Practice Point: The most current evidence for treating chronic pain with antidepressants favors SNRIs, but influence from pharma may be skewing the data.
EBM Pearl: Umbrella reviews are an emerging form of review: their systematic review of systematic reviews without meta-analysis allows for a bird’s eye view of topics but comes at the expense of less scrutiny and more heterogeneity (which equals more potential bias).
Umbrella reviews are, as the kids say, an “evolving concept.” If you’re not sure what an umbrella review is, you’re not alone — it took a while for the EBM community to sort it out, too. Fourteen years ago, an academic paper described them as similar to what we would nowadays call a “network meta-analysis.”
- Meta-analysis - combines data from a bunch of similar randomized trials to answer a specific question, for example: “How does amitriptyline compare to placebo in treating neuropathic pain?”
- Network meta-analysis - compares several different treatment options, such as amitriptyline, nortriptyline, or SSRIs, often using the transitive property such that “if A is better and B and B is better than C, A must also be better than C.”
Our present day understanding of the difference between a network meta-analysis and an umbrella review is that while umbrella reviews are systematic reviews of other systematic reviews, a separate meta-analysis is not necessarily performed. Umbrella reviews may include meta-analysis, network meta-analysis, or just qualitative reviews. They group data by population, intervention, or both, but don’t necessarily re-analyze the data. They do allow us to see overall trends in the focused set of outcomes found by individual systematic reviews. The main downside of an umbrella review is the additional risk of bias that comes with grouping data in potentially heterogeneous ways. And like any review, the validity of umbrella reviews is limited by the quality of the data analyzed. More recently, umbrella reviews are being considered to look at a wider variety of questions in healthcare (not just medication interventions but observational studies and therapies like exercise).

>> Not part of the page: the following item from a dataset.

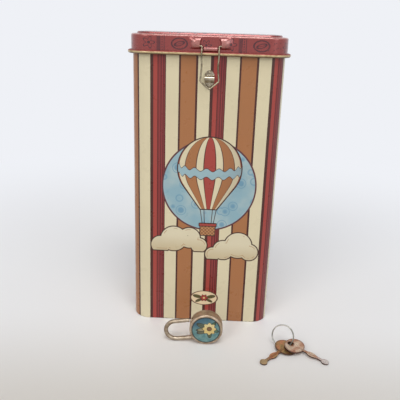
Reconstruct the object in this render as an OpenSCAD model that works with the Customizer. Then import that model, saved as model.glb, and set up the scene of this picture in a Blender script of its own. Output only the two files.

In January, the BMJ published an umbrella review of antidepressants for the treatment of chronic pain. By now, it’s pretty clear that chronic pain and depression are often intertwined. In their introduction, the authors point out that antidepressants are sometimes more frequently prescribed for chronic pain than for depression. The authors followed PRIOR guidelines, using systematic search and reporting methods to focus on higher quality papers, meta-analyses, and network meta-analyses and then evaluate them systematically, including looking for bias. They bundled data from 156 trials involving over 25,000 people with chronic pain from a variety of etiologies treated with various antidepressant medications (tricyclics, SSRIs, SNRIs, even a NDRI — noradrenaline dopamine reuptake inhibitor).
Their bottom line is this: there is little high-quality evidence supporting the treatment of chronic pain with antidepressants, and what information there is favors the SNRI class of medication. This umbrella review of research published in the last ten years of treating chronic pain with antidepressants allows us to see a trend we might have missed otherwise. Depending on how you look at the studies, up to three-quarters of recent research on depression and chronic pain has strong ties to industry. Is it little wonder that we have tons of recent data on (relatively new and expensive) SNRI’s compared to (old and generic) TCAs? Most recent data seem to imply that a particular group of drugs is best, but it is also true that most of the funding at this moment in time seems to be directed at this class of drugs. Currency and volume of data are important, but they aren’t the only marker of quality.